___ Data block
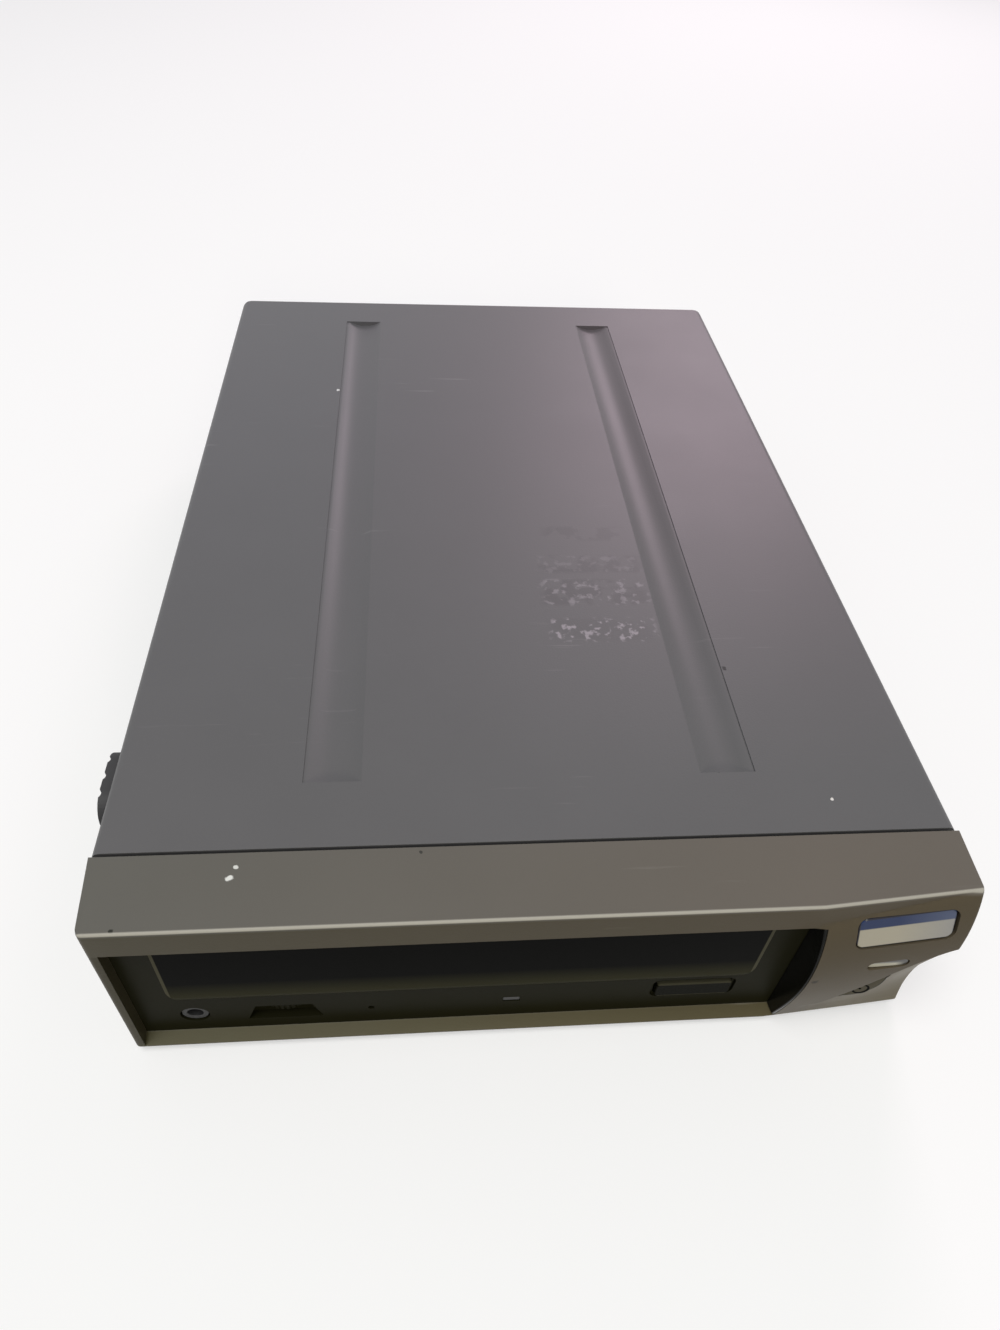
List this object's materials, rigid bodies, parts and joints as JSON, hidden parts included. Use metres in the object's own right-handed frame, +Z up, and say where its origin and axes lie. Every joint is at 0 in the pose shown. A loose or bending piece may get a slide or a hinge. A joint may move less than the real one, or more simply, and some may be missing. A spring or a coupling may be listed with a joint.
{
  "type": "external optical disc drive",
  "caption": "Desktop optical drive: low grey case with troughed cover, sculpted front panel, black tray drive, loading and pickup mechanism inside.",
  "frame": {"origin": "middle of the footprint, on the desk under the feet", "axes": "+X to the right seen from the front, +Y from the front to the back, +Z up"},
  "size_m": [0.1888, 0.2778, 0.0547],
  "materials": {
    "cover_plastic": "satin moulded",
    "bezel_plastic": "satin moulded",
    "base_plastic": "fine grain",
    "panel_steel": "plain rolled",
    "black_gloss": "polished",
    "label_clear": "polished over a two-tone backing",
    "lens_plastic": "frosted",
    "button_plastic": "satin",
    "board_green": "lacquered",
    "board_brown": "lacquered",
    "black_plastic": "fine grain",
    "foot_rubber": "matt",
    "screw_steel": "zinc plated",
    "coil_tape": "taped",
    "can_sleeve": "shrunk sleeve",
    "sink_aluminium": "plain",
    "socket_steel": "plated",
    "cable_grey": "flexible",
    "cable_red": "flexible",
    "drive_steel": "zinc plated sheet",
    "drive_black": "semi-gloss",
    "mechanism_black": "fine grain",
    "gear_white": "acetal",
    "belt_rubber": "matt",
    "motor_steel": "plated can",
    "rod_steel": "ground",
    "sled_metal": "die cast",
    "lens_glass": "coated"
  },
  "bodies": {
    "case": {"top_cover": "cover_plastic", "base_tray": "base_plastic", "rear_panel": "panel_steel", "front_bezel": "bezel_plastic", "opening_cheek": "black_gloss", "label_window": "label_clear", "indicator_lens": "lens_plastic", "control_board": "board_green", "power_switch": "black_plastic", "base_feet": "foot_rubber", "side_feet": "foot_rubber", "base_screws": "screw_steel", "rear_screws": "screw_steel", "fan_frame": "black_plastic", "fan_screws": "screw_steel", "power_inlet": "black_plastic", "psu_board": "board_brown", "psu_transformer": "coil_tape", "psu_capacitors": "can_sleeve", "psu_heatsink": "sink_aluminium", "bridge_board": "board_green", "bridge_chips": "black_plastic", "data_sockets": "socket_steel", "ribbon_cable": "cable_grey", "power_lead": "cable_red", "control_lead": "cable_grey", "drive_case": "drive_steel", "drive_pan": "drive_steel", "drive_bezel": "drive_black", "loading_frame": "mechanism_black", "loading_belt": "belt_rubber", "loading_motor": "motor_steel", "clamp_bridge": "drive_steel", "drive_board": "board_green", "drive_sockets": "black_plastic", "front_board": "board_green", "eject_switch": "black_plastic", "headphone_jack": "black_plastic", "volume_pot": "black_plastic"},
    "tray": {"tray_door": "drive_black", "disc_tray": "mechanism_black"},
    "loading_gear": {"loading_gear": "gear_white"},
    "pulley_gear": {"pulley_gear": "gear_white"},
    "motor_pulley": {"motor_pulley": "gear_white"},
    "lift_slider": {"lift_slider": "gear_white"},
    "lift": {"lift_frame": "mechanism_black", "lift_dampers": "belt_rubber", "sled_plate": "drive_steel", "spindle_motor": "motor_steel", "guide_rods": "rod_steel", "sled_motor": "motor_steel"},
    "turntable": {"turntable": "mechanism_black"},
    "sled": {"optical_sled": "sled_metal"},
    "lens": {"objective_lens": "lens_glass"},
    "lead_screw": {"lead_screw": "rod_steel"},
    "clamp_puck": {"clamp_puck": "gear_white"},
    "fan_rotor": {"fan_rotor": "black_plastic"},
    "power_button": {"power_button": "button_plastic"},
    "eject_button": {"eject_button": "drive_black"},
    "volume_wheel": {"volume_wheel": "drive_black"}
  },
  "joints": [
    {"name": "tray_slide", "type": "slide", "parent": "case", "child": "tray", "axis": [0, -1, 0], "range_m": [0, 0.132]},
    {"name": "loading_gear_turn", "type": "hinge", "parent": "case", "child": "loading_gear", "pos_m": [-0.0498, -0.10935, 0.0231], "axis": [0, 0, 1], "range_deg": [0, 505]},
    {"name": "pulley_gear_turn", "type": "hinge", "parent": "case", "child": "pulley_gear", "pos_m": [-0.0288, -0.10935, 0.0231], "axis": [0, 0, 1], "range_deg": [-1262, 0]},
    {"name": "motor_pulley_turn", "type": "hinge", "parent": "case", "child": "motor_pulley", "pos_m": [-0.0018, -0.10635, 0.0201], "axis": [0, 0, 1], "range_deg": [-4680, 0]},
    {"name": "lift_slide", "type": "slide", "parent": "case", "child": "lift_slider", "axis": [-1, 0, 0], "range_m": [0, 0.012]},
    {"name": "lift_tilt", "type": "hinge", "parent": "case", "child": "lift", "pos_m": [-0.0138, 0.01765, 0.0174], "axis": [1, 0, 0], "range_deg": [-4.8, 0]},
    {"name": "turntable_spin", "type": "hinge", "parent": "lift", "child": "turntable", "pos_m": [-0.0138, -0.06305, 0.02236], "axis": [0, -0.0837, 0.9965], "continuous": true},
    {"name": "sled_slide", "type": "slide", "parent": "lift", "child": "sled", "axis": [0, 0.9965, 0.0837], "range_m": [0, 0.032]},
    {"name": "lead_screw_turn", "type": "hinge", "parent": "lift", "child": "lead_screw", "pos_m": [0.0212, -0.02284, 0.02153], "axis": [0, 0.9965, 0.0837], "range_deg": [0, 3842]},
    {"name": "lens_focus", "type": "slide", "parent": "sled", "child": "lens", "axis": [0, -0.0837, 0.9965], "range_m": [0, 0.0006], "stiffness_N_per_m": 60},
    {"name": "clamp_puck_spin", "type": "hinge", "parent": "case", "child": "clamp_puck", "pos_m": [-0.0138, -0.06235, 0.0391], "axis": [0, 0, 1], "continuous": true},
    {"name": "fan_spin", "type": "hinge", "parent": "case", "child": "fan_rotor", "pos_m": [-0.0564, 0.12965, 0.0275], "axis": [0, 1, 0], "continuous": true},
    {"name": "power_button_press", "type": "slide", "parent": "case", "child": "power_button", "axis": [0, 1, 0], "range_m": [0, 0.0008], "stiffness_N_per_m": 500},
    {"name": "eject_button_press", "type": "slide", "parent": "case", "child": "eject_button", "axis": [0, 1, 0], "range_m": [0, 0.0008], "stiffness_N_per_m": 500},
    {"name": "volume_turn", "type": "hinge", "parent": "case", "child": "volume_wheel", "pos_m": [-0.0553, -0.12365, 0.0126], "axis": [0, 0, 1], "range_deg": [-135, 135]}
  ],
  "couplings": [
    {"joint": "loading_gear_turn", "follows": "tray_slide", "rad_per_m": 66.667},
    {"joint": "pulley_gear_turn", "follows": "tray_slide", "rad_per_m": -166.67},
    {"joint": "motor_pulley_turn", "follows": "tray_slide", "rad_per_m": -618.28},
    {"joint": "lift_tilt", "follows": "lift_slide", "rad_per_m": -6.9813},
    {"joint": "lead_screw_turn", "follows": "sled_slide", "rad_per_m": 2094.4}
  ]
}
______
[What is required] All of the lines above need to be given again exactly.

[The answer]
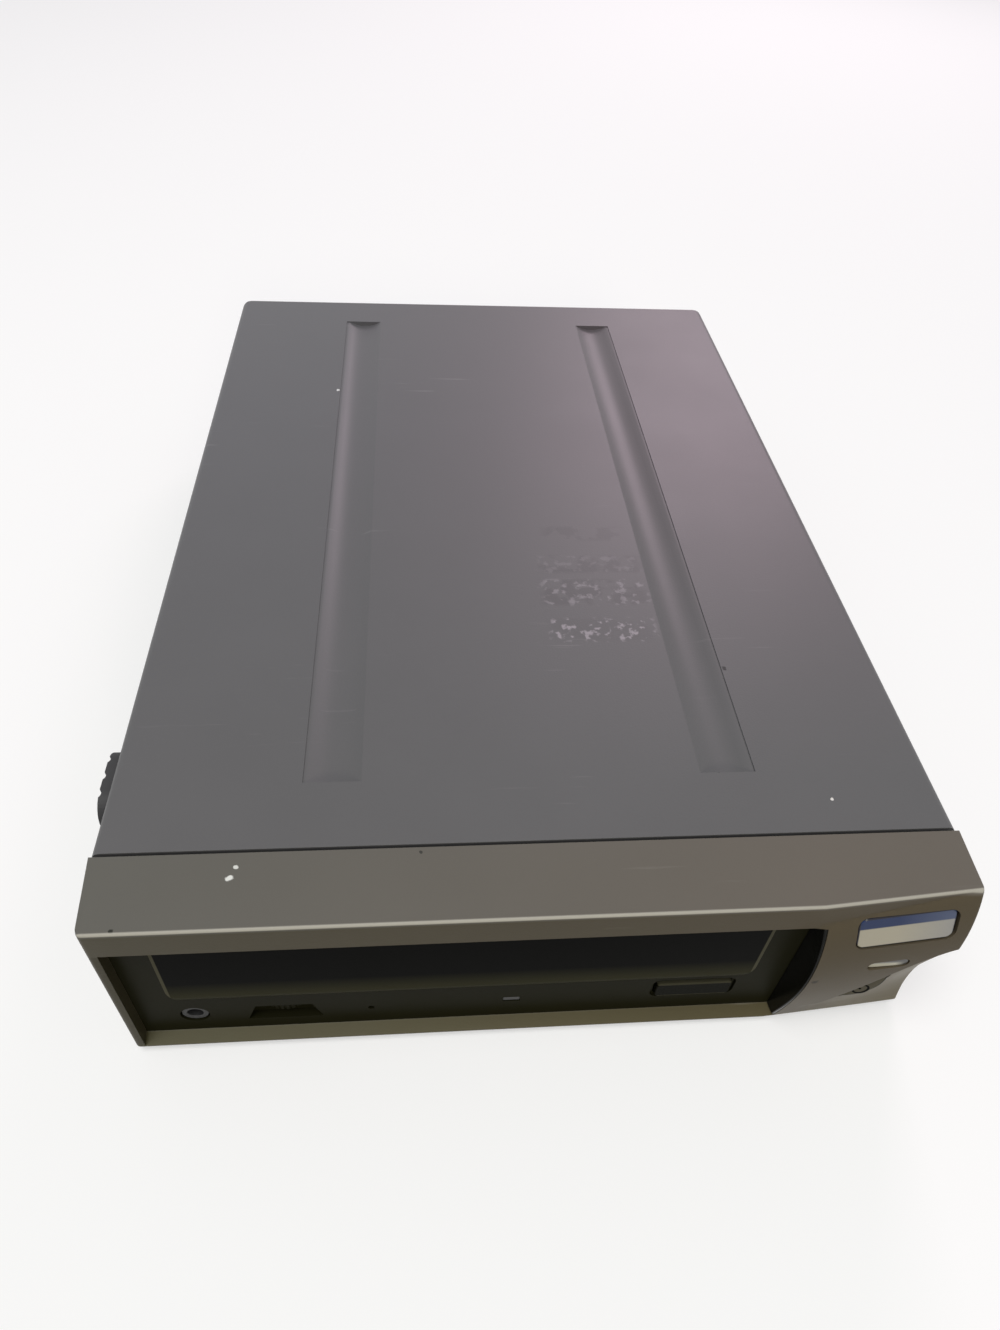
List this object's materials, rigid bodies, parts and joints as JSON, hidden parts included. Use metres in the object's own right-handed frame, +Z up, and say where its origin and axes lie. Every joint is at 0 in the pose shown. A loose or bending piece may get a slide or a hinge. A joint may move less than the real one, or more simply, and some may be missing. A spring or a coupling may be listed with a joint.
{
  "type": "external optical disc drive",
  "caption": "Desktop optical drive: low grey case with troughed cover, sculpted front panel, black tray drive, loading and pickup mechanism inside.",
  "frame": {"origin": "middle of the footprint, on the desk under the feet", "axes": "+X to the right seen from the front, +Y from the front to the back, +Z up"},
  "size_m": [0.1888, 0.2778, 0.0547],
  "materials": {
    "cover_plastic": "satin moulded",
    "bezel_plastic": "satin moulded",
    "base_plastic": "fine grain",
    "panel_steel": "plain rolled",
    "black_gloss": "polished",
    "label_clear": "polished over a two-tone backing",
    "lens_plastic": "frosted",
    "button_plastic": "satin",
    "board_green": "lacquered",
    "board_brown": "lacquered",
    "black_plastic": "fine grain",
    "foot_rubber": "matt",
    "screw_steel": "zinc plated",
    "coil_tape": "taped",
    "can_sleeve": "shrunk sleeve",
    "sink_aluminium": "plain",
    "socket_steel": "plated",
    "cable_grey": "flexible",
    "cable_red": "flexible",
    "drive_steel": "zinc plated sheet",
    "drive_black": "semi-gloss",
    "mechanism_black": "fine grain",
    "gear_white": "acetal",
    "belt_rubber": "matt",
    "motor_steel": "plated can",
    "rod_steel": "ground",
    "sled_metal": "die cast",
    "lens_glass": "coated"
  },
  "bodies": {
    "case": {"top_cover": "cover_plastic", "base_tray": "base_plastic", "rear_panel": "panel_steel", "front_bezel": "bezel_plastic", "opening_cheek": "black_gloss", "label_window": "label_clear", "indicator_lens": "lens_plastic", "control_board": "board_green", "power_switch": "black_plastic", "base_feet": "foot_rubber", "side_feet": "foot_rubber", "base_screws": "screw_steel", "rear_screws": "screw_steel", "fan_frame": "black_plastic", "fan_screws": "screw_steel", "power_inlet": "black_plastic", "psu_board": "board_brown", "psu_transformer": "coil_tape", "psu_capacitors": "can_sleeve", "psu_heatsink": "sink_aluminium", "bridge_board": "board_green", "bridge_chips": "black_plastic", "data_sockets": "socket_steel", "ribbon_cable": "cable_grey", "power_lead": "cable_red", "control_lead": "cable_grey", "drive_case": "drive_steel", "drive_pan": "drive_steel", "drive_bezel": "drive_black", "loading_frame": "mechanism_black", "loading_belt": "belt_rubber", "loading_motor": "motor_steel", "clamp_bridge": "drive_steel", "drive_board": "board_green", "drive_sockets": "black_plastic", "front_board": "board_green", "eject_switch": "black_plastic", "headphone_jack": "black_plastic", "volume_pot": "black_plastic"},
    "tray": {"tray_door": "drive_black", "disc_tray": "mechanism_black"},
    "loading_gear": {"loading_gear": "gear_white"},
    "pulley_gear": {"pulley_gear": "gear_white"},
    "motor_pulley": {"motor_pulley": "gear_white"},
    "lift_slider": {"lift_slider": "gear_white"},
    "lift": {"lift_frame": "mechanism_black", "lift_dampers": "belt_rubber", "sled_plate": "drive_steel", "spindle_motor": "motor_steel", "guide_rods": "rod_steel", "sled_motor": "motor_steel"},
    "turntable": {"turntable": "mechanism_black"},
    "sled": {"optical_sled": "sled_metal"},
    "lens": {"objective_lens": "lens_glass"},
    "lead_screw": {"lead_screw": "rod_steel"},
    "clamp_puck": {"clamp_puck": "gear_white"},
    "fan_rotor": {"fan_rotor": "black_plastic"},
    "power_button": {"power_button": "button_plastic"},
    "eject_button": {"eject_button": "drive_black"},
    "volume_wheel": {"volume_wheel": "drive_black"}
  },
  "joints": [
    {"name": "tray_slide", "type": "slide", "parent": "case", "child": "tray", "axis": [0, -1, 0], "range_m": [0, 0.132]},
    {"name": "loading_gear_turn", "type": "hinge", "parent": "case", "child": "loading_gear", "pos_m": [-0.0498, -0.10935, 0.0231], "axis": [0, 0, 1], "range_deg": [0, 505]},
    {"name": "pulley_gear_turn", "type": "hinge", "parent": "case", "child": "pulley_gear", "pos_m": [-0.0288, -0.10935, 0.0231], "axis": [0, 0, 1], "range_deg": [-1262, 0]},
    {"name": "motor_pulley_turn", "type": "hinge", "parent": "case", "child": "motor_pulley", "pos_m": [-0.0018, -0.10635, 0.0201], "axis": [0, 0, 1], "range_deg": [-4680, 0]},
    {"name": "lift_slide", "type": "slide", "parent": "case", "child": "lift_slider", "axis": [-1, 0, 0], "range_m": [0, 0.012]},
    {"name": "lift_tilt", "type": "hinge", "parent": "case", "child": "lift", "pos_m": [-0.0138, 0.01765, 0.0174], "axis": [1, 0, 0], "range_deg": [-4.8, 0]},
    {"name": "turntable_spin", "type": "hinge", "parent": "lift", "child": "turntable", "pos_m": [-0.0138, -0.06305, 0.02236], "axis": [0, -0.0837, 0.9965], "continuous": true},
    {"name": "sled_slide", "type": "slide", "parent": "lift", "child": "sled", "axis": [0, 0.9965, 0.0837], "range_m": [0, 0.032]},
    {"name": "lead_screw_turn", "type": "hinge", "parent": "lift", "child": "lead_screw", "pos_m": [0.0212, -0.02284, 0.02153], "axis": [0, 0.9965, 0.0837], "range_deg": [0, 3842]},
    {"name": "lens_focus", "type": "slide", "parent": "sled", "child": "lens", "axis": [0, -0.0837, 0.9965], "range_m": [0, 0.0006], "stiffness_N_per_m": 60},
    {"name": "clamp_puck_spin", "type": "hinge", "parent": "case", "child": "clamp_puck", "pos_m": [-0.0138, -0.06235, 0.0391], "axis": [0, 0, 1], "continuous": true},
    {"name": "fan_spin", "type": "hinge", "parent": "case", "child": "fan_rotor", "pos_m": [-0.0564, 0.12965, 0.0275], "axis": [0, 1, 0], "continuous": true},
    {"name": "power_button_press", "type": "slide", "parent": "case", "child": "power_button", "axis": [0, 1, 0], "range_m": [0, 0.0008], "stiffness_N_per_m": 500},
    {"name": "eject_button_press", "type": "slide", "parent": "case", "child": "eject_button", "axis": [0, 1, 0], "range_m": [0, 0.0008], "stiffness_N_per_m": 500},
    {"name": "volume_turn", "type": "hinge", "parent": "case", "child": "volume_wheel", "pos_m": [-0.0553, -0.12365, 0.0126], "axis": [0, 0, 1], "range_deg": [-135, 135]}
  ],
  "couplings": [
    {"joint": "loading_gear_turn", "follows": "tray_slide", "rad_per_m": 66.667},
    {"joint": "pulley_gear_turn", "follows": "tray_slide", "rad_per_m": -166.67},
    {"joint": "motor_pulley_turn", "follows": "tray_slide", "rad_per_m": -618.28},
    {"joint": "lift_tilt", "follows": "lift_slide", "rad_per_m": -6.9813},
    {"joint": "lead_screw_turn", "follows": "sled_slide", "rad_per_m": 2094.4}
  ]
}